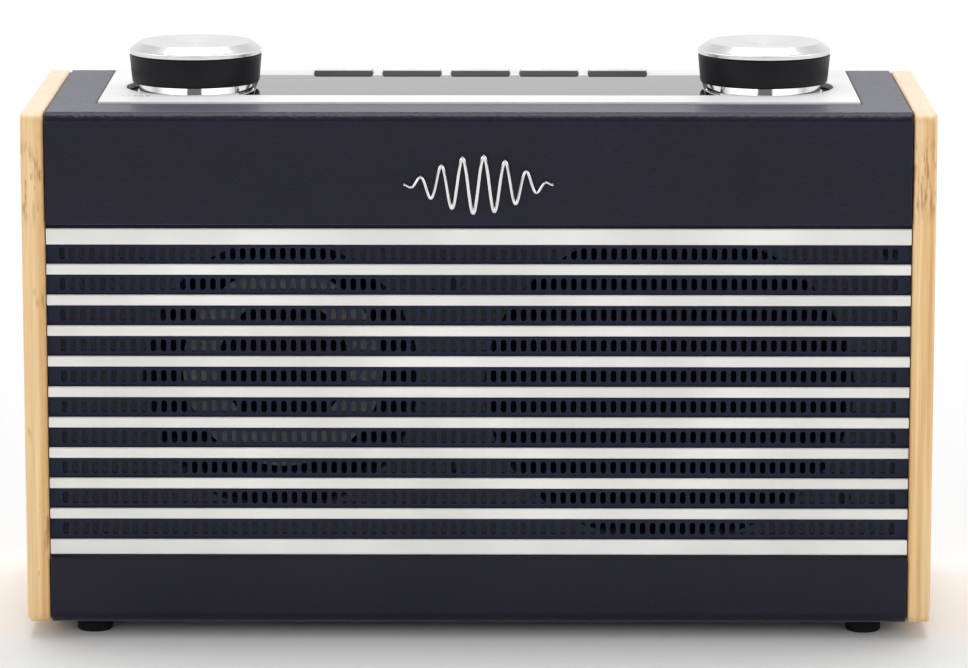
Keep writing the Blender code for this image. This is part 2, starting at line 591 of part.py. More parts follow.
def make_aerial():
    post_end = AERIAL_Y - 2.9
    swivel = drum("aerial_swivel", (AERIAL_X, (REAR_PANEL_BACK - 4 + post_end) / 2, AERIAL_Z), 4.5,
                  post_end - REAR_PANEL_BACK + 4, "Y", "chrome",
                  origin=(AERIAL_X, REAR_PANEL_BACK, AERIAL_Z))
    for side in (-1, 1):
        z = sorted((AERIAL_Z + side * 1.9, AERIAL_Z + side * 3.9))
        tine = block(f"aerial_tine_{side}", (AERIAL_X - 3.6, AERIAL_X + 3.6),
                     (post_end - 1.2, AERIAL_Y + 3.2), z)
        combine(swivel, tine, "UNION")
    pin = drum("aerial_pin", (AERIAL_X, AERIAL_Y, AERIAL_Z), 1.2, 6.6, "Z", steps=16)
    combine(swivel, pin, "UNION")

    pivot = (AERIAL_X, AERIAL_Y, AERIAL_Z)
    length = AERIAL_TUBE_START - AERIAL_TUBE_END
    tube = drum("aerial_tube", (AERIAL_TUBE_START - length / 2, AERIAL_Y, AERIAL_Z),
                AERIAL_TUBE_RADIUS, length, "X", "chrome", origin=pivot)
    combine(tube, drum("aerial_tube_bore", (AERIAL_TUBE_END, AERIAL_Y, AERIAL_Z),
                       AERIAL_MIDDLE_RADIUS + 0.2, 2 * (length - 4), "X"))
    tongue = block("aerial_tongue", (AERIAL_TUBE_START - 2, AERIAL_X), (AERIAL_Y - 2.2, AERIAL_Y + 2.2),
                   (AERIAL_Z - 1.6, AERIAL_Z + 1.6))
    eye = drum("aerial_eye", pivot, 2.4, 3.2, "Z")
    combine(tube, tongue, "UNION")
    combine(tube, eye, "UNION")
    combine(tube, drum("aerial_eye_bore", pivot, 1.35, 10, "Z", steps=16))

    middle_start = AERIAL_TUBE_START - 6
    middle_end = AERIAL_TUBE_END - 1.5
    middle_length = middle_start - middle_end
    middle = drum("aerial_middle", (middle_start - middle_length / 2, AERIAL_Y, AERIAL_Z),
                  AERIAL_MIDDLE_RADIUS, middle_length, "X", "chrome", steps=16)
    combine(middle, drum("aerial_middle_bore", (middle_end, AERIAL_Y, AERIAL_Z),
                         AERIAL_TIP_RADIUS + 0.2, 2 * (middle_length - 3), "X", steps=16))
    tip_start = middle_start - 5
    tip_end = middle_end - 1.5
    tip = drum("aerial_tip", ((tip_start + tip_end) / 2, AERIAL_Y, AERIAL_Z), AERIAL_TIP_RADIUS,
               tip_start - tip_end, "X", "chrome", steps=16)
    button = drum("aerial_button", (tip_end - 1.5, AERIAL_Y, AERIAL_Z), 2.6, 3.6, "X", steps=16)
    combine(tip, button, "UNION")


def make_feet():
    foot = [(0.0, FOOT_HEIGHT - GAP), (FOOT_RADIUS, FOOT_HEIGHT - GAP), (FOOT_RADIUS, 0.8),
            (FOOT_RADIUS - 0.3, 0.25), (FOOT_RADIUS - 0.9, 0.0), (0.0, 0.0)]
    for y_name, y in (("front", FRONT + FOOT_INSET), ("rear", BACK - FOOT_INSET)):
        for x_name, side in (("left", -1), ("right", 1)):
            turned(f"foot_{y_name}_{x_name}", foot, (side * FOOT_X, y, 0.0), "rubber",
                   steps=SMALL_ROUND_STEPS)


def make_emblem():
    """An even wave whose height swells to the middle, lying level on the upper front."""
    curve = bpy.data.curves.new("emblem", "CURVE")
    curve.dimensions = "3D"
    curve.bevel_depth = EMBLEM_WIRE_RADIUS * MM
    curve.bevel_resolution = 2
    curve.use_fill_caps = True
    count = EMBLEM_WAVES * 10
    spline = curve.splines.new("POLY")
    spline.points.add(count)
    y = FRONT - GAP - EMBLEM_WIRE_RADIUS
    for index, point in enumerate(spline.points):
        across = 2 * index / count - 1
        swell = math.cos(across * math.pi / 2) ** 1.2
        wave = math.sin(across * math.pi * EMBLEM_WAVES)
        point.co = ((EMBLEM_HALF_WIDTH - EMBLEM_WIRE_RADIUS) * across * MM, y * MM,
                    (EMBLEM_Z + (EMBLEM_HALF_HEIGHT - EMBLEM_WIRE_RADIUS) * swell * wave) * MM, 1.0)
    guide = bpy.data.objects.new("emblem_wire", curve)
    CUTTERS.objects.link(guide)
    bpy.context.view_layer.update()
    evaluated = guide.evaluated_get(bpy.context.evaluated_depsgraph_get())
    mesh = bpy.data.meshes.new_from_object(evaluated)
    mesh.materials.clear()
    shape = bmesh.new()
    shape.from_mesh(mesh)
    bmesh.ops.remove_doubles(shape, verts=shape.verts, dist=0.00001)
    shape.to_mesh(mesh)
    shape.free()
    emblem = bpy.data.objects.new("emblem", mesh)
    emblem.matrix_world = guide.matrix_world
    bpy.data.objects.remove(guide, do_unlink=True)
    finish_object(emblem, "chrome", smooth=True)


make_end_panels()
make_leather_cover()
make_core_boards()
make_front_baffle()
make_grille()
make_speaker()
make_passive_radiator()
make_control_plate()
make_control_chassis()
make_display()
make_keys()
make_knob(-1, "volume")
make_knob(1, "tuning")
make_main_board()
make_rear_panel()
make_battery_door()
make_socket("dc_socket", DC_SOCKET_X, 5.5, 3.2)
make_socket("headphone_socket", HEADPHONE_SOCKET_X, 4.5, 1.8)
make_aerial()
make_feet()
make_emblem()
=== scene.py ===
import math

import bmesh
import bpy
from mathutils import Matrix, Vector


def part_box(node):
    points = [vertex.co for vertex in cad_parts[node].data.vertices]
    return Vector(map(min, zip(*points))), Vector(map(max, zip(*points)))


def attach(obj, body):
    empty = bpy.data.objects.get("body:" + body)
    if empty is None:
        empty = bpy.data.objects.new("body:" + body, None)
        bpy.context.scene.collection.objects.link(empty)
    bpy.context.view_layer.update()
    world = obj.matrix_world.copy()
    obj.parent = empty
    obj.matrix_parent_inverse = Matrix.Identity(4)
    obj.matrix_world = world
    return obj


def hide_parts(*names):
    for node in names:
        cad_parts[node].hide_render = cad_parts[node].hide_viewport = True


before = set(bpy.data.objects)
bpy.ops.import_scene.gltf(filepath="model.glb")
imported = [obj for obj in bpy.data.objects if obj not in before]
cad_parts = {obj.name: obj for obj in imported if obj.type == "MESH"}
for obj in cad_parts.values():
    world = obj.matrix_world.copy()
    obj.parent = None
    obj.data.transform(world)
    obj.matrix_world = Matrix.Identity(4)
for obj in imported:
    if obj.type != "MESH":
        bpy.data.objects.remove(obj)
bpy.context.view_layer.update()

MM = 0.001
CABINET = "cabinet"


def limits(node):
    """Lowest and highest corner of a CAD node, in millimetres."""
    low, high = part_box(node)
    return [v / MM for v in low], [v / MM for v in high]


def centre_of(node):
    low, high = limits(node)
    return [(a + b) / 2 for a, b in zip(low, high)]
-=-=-
Requirements: Exactly the lines from the line with "make_end_panels()" to the line with "obj.parent = empty", both included, are to be extracted, and no others.

The response:
make_end_panels()
make_leather_cover()
make_core_boards()
make_front_baffle()
make_grille()
make_speaker()
make_passive_radiator()
make_control_plate()
make_control_chassis()
make_display()
make_keys()
make_knob(-1, "volume")
make_knob(1, "tuning")
make_main_board()
make_rear_panel()
make_battery_door()
make_socket("dc_socket", DC_SOCKET_X, 5.5, 3.2)
make_socket("headphone_socket", HEADPHONE_SOCKET_X, 4.5, 1.8)
make_aerial()
make_feet()
make_emblem()
=== scene.py ===
import math

import bmesh
import bpy
from mathutils import Matrix, Vector


def part_box(node):
    points = [vertex.co for vertex in cad_parts[node].data.vertices]
    return Vector(map(min, zip(*points))), Vector(map(max, zip(*points)))


def attach(obj, body):
    empty = bpy.data.objects.get("body:" + body)
    if empty is None:
        empty = bpy.data.objects.new("body:" + body, None)
        bpy.context.scene.collection.objects.link(empty)
    bpy.context.view_layer.update()
    world = obj.matrix_world.copy()
    obj.parent = empty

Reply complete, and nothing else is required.